* **Your instructions**
Quote the entries below from the line with "for name, x" through the line with "for node in", both ends included, and only those lines.

(CAD and scene scripts)
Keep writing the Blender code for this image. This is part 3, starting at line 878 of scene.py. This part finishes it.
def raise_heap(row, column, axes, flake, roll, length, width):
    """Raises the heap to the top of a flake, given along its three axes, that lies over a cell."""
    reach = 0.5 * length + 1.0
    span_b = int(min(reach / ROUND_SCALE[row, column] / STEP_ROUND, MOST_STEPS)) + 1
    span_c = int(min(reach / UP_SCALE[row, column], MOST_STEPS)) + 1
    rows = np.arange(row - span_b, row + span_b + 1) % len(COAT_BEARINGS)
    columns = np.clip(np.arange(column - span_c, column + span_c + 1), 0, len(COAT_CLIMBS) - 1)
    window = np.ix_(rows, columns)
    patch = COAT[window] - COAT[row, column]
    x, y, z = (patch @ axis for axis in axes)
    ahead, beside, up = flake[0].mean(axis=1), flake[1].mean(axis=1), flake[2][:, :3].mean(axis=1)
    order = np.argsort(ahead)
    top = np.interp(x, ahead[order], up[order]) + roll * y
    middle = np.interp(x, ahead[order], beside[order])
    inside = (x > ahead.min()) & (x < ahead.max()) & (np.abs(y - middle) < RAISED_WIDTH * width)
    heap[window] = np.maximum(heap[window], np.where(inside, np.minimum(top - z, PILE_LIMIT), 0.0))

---

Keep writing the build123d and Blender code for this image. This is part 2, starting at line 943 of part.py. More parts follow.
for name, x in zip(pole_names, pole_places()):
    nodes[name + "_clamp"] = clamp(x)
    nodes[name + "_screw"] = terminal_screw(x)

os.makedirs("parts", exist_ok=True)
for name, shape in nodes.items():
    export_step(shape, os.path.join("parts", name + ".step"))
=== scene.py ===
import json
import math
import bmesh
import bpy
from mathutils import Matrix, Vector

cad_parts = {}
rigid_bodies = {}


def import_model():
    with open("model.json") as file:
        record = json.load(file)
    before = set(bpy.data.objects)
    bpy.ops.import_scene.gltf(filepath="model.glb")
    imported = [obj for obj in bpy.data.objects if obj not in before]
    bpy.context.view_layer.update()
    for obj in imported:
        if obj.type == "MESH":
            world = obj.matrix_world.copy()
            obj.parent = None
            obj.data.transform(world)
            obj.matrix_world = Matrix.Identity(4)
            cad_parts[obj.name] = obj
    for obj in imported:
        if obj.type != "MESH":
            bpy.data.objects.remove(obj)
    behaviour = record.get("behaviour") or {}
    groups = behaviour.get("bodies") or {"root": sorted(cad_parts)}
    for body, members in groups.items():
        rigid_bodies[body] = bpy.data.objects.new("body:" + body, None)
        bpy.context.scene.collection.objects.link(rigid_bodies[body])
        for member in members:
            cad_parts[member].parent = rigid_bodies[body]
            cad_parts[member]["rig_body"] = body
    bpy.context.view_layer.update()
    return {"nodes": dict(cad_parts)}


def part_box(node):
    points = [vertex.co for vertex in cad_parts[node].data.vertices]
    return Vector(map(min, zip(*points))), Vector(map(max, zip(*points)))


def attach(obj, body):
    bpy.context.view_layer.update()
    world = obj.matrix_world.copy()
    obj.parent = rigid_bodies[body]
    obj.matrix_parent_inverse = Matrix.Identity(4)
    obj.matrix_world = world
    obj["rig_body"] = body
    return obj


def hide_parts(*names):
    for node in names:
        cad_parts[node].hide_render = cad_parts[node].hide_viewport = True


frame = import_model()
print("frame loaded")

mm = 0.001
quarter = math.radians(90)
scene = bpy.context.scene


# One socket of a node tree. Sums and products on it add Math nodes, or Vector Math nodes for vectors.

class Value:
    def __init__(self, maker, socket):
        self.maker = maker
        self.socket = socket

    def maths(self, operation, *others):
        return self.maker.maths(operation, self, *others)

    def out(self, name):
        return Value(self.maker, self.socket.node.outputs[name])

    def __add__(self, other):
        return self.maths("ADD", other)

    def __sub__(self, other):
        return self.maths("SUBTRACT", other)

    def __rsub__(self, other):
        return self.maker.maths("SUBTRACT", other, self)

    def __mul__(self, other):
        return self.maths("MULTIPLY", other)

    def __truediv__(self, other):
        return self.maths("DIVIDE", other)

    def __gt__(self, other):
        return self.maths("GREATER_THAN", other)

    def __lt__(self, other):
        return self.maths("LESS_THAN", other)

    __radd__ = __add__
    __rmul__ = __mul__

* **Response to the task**
for name, x in zip(pole_names, pole_places()):
    nodes[name + "_clamp"] = clamp(x)
    nodes[name + "_screw"] = terminal_screw(x)

os.makedirs("parts", exist_ok=True)
for name, shape in nodes.items():
    export_step(shape, os.path.join("parts", name + ".step"))
=== scene.py ===
import json
import math
import bmesh
import bpy
from mathutils import Matrix, Vector

cad_parts = {}
rigid_bodies = {}


def import_model():
    with open("model.json") as file:
        record = json.load(file)
    before = set(bpy.data.objects)
    bpy.ops.import_scene.gltf(filepath="model.glb")
    imported = [obj for obj in bpy.data.objects if obj not in before]
    bpy.context.view_layer.update()
    for obj in imported:
        if obj.type == "MESH":
            world = obj.matrix_world.copy()
            obj.parent = None
            obj.data.transform(world)
            obj.matrix_world = Matrix.Identity(4)
            cad_parts[obj.name] = obj
    for obj in imported:
        if obj.type != "MESH":
            bpy.data.objects.remove(obj)
    behaviour = record.get("behaviour") or {}
    groups = behaviour.get("bodies") or {"root": sorted(cad_parts)}
    for body, members in groups.items():
        rigid_bodies[body] = bpy.data.objects.new("body:" + body, None)
        bpy.context.scene.collection.objects.link(rigid_bodies[body])
        for member in members:
            cad_parts[member].parent = rigid_bodies[body]
            cad_parts[member]["rig_body"] = body
    bpy.context.view_layer.update()
    return {"nodes": dict(cad_parts)}


def part_box(node):
    points = [vertex.co for vertex in cad_parts[node].data.vertices]
    return Vector(map(min, zip(*points))), Vector(map(max, zip(*points)))


def attach(obj, body):
    bpy.context.view_layer.update()
    world = obj.matrix_world.copy()
    obj.parent = rigid_bodies[body]
    obj.matrix_parent_inverse = Matrix.Identity(4)
    obj.matrix_world = world
    obj["rig_body"] = body
    return obj


def hide_parts(*names):
    for node in names:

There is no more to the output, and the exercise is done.